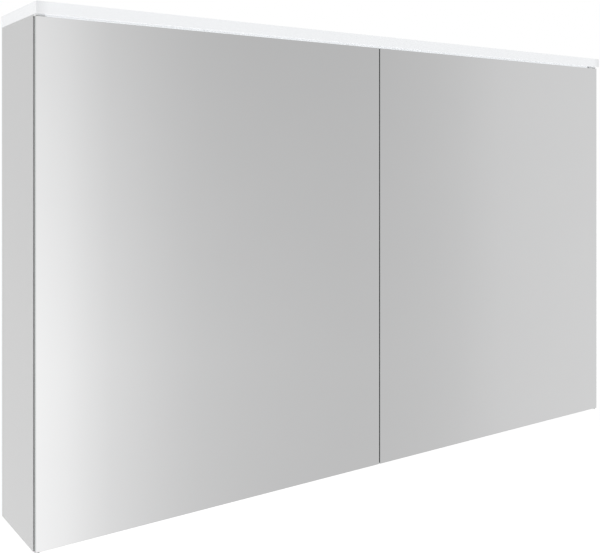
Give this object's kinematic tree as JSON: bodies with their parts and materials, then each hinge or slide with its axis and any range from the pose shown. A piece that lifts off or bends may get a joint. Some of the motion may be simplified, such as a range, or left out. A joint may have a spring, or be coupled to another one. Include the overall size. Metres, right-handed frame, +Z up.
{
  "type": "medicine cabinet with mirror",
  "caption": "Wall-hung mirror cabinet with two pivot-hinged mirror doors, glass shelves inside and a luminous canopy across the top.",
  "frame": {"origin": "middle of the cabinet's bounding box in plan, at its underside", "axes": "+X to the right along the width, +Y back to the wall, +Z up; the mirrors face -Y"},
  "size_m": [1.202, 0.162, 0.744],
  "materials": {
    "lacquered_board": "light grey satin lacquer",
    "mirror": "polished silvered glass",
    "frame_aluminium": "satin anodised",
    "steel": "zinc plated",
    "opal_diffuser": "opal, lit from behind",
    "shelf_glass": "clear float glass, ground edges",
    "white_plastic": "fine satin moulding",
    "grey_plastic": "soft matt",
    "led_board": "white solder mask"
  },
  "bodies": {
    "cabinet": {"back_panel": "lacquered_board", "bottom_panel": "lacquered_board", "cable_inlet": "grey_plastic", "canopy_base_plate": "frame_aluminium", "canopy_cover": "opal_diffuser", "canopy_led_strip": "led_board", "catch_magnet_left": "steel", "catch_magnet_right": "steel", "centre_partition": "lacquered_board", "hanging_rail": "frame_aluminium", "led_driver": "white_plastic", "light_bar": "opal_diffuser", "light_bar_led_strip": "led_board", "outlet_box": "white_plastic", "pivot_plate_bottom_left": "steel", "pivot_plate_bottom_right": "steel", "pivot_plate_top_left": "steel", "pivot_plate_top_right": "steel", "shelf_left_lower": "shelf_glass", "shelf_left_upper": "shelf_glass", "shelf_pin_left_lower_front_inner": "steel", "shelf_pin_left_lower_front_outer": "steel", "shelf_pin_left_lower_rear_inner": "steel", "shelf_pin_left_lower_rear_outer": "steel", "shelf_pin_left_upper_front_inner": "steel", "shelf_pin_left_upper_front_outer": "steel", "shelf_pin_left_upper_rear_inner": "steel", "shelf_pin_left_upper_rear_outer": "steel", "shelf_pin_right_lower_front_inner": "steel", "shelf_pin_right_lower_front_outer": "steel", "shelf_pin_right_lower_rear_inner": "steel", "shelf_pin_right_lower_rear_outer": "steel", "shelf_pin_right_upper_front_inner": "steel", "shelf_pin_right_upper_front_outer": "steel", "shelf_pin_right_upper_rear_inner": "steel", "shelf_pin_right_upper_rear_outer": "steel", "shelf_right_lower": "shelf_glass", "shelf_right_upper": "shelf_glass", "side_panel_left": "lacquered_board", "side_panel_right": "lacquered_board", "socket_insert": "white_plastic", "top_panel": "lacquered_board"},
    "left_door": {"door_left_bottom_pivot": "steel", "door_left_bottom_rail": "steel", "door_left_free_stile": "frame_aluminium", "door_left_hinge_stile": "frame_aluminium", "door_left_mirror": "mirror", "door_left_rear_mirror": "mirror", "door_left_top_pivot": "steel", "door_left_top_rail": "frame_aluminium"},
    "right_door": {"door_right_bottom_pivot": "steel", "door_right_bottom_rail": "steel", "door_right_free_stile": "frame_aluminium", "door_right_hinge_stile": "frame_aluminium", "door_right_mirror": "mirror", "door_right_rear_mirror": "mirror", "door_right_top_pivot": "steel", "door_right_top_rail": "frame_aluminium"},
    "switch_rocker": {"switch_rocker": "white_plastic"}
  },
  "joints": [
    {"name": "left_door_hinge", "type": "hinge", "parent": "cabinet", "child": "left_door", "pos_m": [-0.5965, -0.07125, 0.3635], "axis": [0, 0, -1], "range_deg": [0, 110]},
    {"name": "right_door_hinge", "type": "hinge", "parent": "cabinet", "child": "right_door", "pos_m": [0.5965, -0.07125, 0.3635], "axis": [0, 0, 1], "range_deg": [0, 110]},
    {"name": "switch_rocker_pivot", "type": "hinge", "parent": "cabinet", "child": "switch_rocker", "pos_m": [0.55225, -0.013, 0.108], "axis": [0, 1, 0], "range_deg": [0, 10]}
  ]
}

----------------

Nothing should be changed: write out all of the data as is.

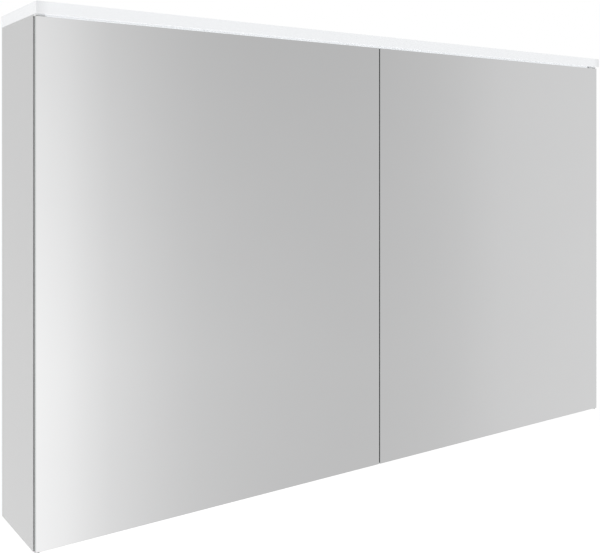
Give this object's kinematic tree as JSON: bodies with their parts and materials, then each hinge or slide with its axis and any range from the pose shown. A piece that lifts off or bends may get a joint. Some of the motion may be simplified, such as a range, or left out. A joint may have a spring, or be coupled to another one. Include the overall size. Metres, right-handed frame, +Z up.
{
  "type": "medicine cabinet with mirror",
  "caption": "Wall-hung mirror cabinet with two pivot-hinged mirror doors, glass shelves inside and a luminous canopy across the top.",
  "frame": {"origin": "middle of the cabinet's bounding box in plan, at its underside", "axes": "+X to the right along the width, +Y back to the wall, +Z up; the mirrors face -Y"},
  "size_m": [1.202, 0.162, 0.744],
  "materials": {
    "lacquered_board": "light grey satin lacquer",
    "mirror": "polished silvered glass",
    "frame_aluminium": "satin anodised",
    "steel": "zinc plated",
    "opal_diffuser": "opal, lit from behind",
    "shelf_glass": "clear float glass, ground edges",
    "white_plastic": "fine satin moulding",
    "grey_plastic": "soft matt",
    "led_board": "white solder mask"
  },
  "bodies": {
    "cabinet": {"back_panel": "lacquered_board", "bottom_panel": "lacquered_board", "cable_inlet": "grey_plastic", "canopy_base_plate": "frame_aluminium", "canopy_cover": "opal_diffuser", "canopy_led_strip": "led_board", "catch_magnet_left": "steel", "catch_magnet_right": "steel", "centre_partition": "lacquered_board", "hanging_rail": "frame_aluminium", "led_driver": "white_plastic", "light_bar": "opal_diffuser", "light_bar_led_strip": "led_board", "outlet_box": "white_plastic", "pivot_plate_bottom_left": "steel", "pivot_plate_bottom_right": "steel", "pivot_plate_top_left": "steel", "pivot_plate_top_right": "steel", "shelf_left_lower": "shelf_glass", "shelf_left_upper": "shelf_glass", "shelf_pin_left_lower_front_inner": "steel", "shelf_pin_left_lower_front_outer": "steel", "shelf_pin_left_lower_rear_inner": "steel", "shelf_pin_left_lower_rear_outer": "steel", "shelf_pin_left_upper_front_inner": "steel", "shelf_pin_left_upper_front_outer": "steel", "shelf_pin_left_upper_rear_inner": "steel", "shelf_pin_left_upper_rear_outer": "steel", "shelf_pin_right_lower_front_inner": "steel", "shelf_pin_right_lower_front_outer": "steel", "shelf_pin_right_lower_rear_inner": "steel", "shelf_pin_right_lower_rear_outer": "steel", "shelf_pin_right_upper_front_inner": "steel", "shelf_pin_right_upper_front_outer": "steel", "shelf_pin_right_upper_rear_inner": "steel", "shelf_pin_right_upper_rear_outer": "steel", "shelf_right_lower": "shelf_glass", "shelf_right_upper": "shelf_glass", "side_panel_left": "lacquered_board", "side_panel_right": "lacquered_board", "socket_insert": "white_plastic", "top_panel": "lacquered_board"},
    "left_door": {"door_left_bottom_pivot": "steel", "door_left_bottom_rail": "steel", "door_left_free_stile": "frame_aluminium", "door_left_hinge_stile": "frame_aluminium", "door_left_mirror": "mirror", "door_left_rear_mirror": "mirror", "door_left_top_pivot": "steel", "door_left_top_rail": "frame_aluminium"},
    "right_door": {"door_right_bottom_pivot": "steel", "door_right_bottom_rail": "steel", "door_right_free_stile": "frame_aluminium", "door_right_hinge_stile": "frame_aluminium", "door_right_mirror": "mirror", "door_right_rear_mirror": "mirror", "door_right_top_pivot": "steel", "door_right_top_rail": "frame_aluminium"},
    "switch_rocker": {"switch_rocker": "white_plastic"}
  },
  "joints": [
    {"name": "left_door_hinge", "type": "hinge", "parent": "cabinet", "child": "left_door", "pos_m": [-0.5965, -0.07125, 0.3635], "axis": [0, 0, -1], "range_deg": [0, 110]},
    {"name": "right_door_hinge", "type": "hinge", "parent": "cabinet", "child": "right_door", "pos_m": [0.5965, -0.07125, 0.3635], "axis": [0, 0, 1], "range_deg": [0, 110]},
    {"name": "switch_rocker_pivot", "type": "hinge", "parent": "cabinet", "child": "switch_rocker", "pos_m": [0.55225, -0.013, 0.108], "axis": [0, 1, 0], "range_deg": [0, 10]}
  ]
}